Sur les très belles musiques de Stéphane Corbin et dans des ambiances superbement posées par les lumières de Rémi Saintot, les chorégraphies d’Olivier Bénard apportent une dimension charnelle à l’ensemble. C’est une très belle image aussi qu’offrent ces tenues suspendues à des cintres en fond de plateau. On ne peut s’empêcher d’y voir l’Humanité toute entière incarnée. Le symbole d’un propos qui n’a ni visage, ni âge, ni couleur de peau.

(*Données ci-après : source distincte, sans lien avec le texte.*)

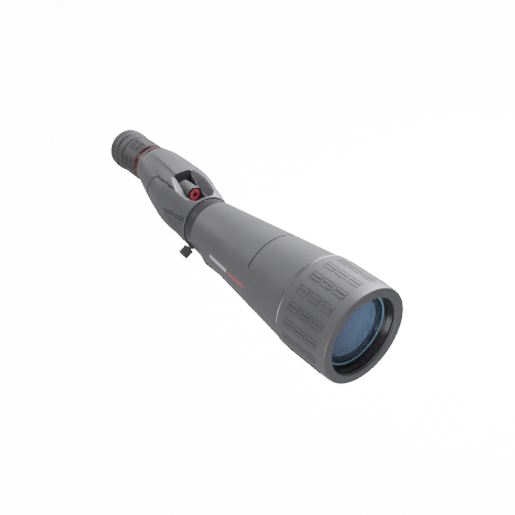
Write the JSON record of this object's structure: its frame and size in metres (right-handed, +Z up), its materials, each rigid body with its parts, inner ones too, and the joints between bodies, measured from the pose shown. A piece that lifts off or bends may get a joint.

« Ne rien sentir ou consentir. Jusqu’à quand ? Il n’est plus temps de se taire. »
Toutes ces paroles de poètes déclamées jusque sous les bruits des bombes étreignent ainsi les corps affamés de liberté jusqu’à une scène finale sublimement symbolique qui vient refermer la boucle. Et qui résonne comme un cri d’espoir. Un cri de la liberté elle-même, bien décidée à ne jamais renoncer. Bien au-dessus du silence.
Bien au-dessus du silence, créé et mis en scène par Violaine Arsac, avec Olivier Bénard, Florence Coste ou Charlotte Durand-Raucher, Steven Dagrou, Nadège Perrier & Nicolas Taffin, se joue du 07 au 30 juillet, à 19h au Théâtre La Luna (relâche le mardi).
[UPDATE 2023] Se joue du 7 au 29 juillet, à 13h, au Théâtre La Luna au Festival d’Avignon.
Retrouvez tous nos articles consacrés au Festival Off d’Avignon ici.
Avis
Il y a beaucoup d'élégance dans la manière dont les mots de ces poètes s'articulent entre eux, s'organisent en dialogues, composent des tableaux. L'ensemble est fluide et harmonieux. Et l'on est immédiatement happé par ce besoin d'écrire qui surgit comme une urgence, un besoin vital, un devoir.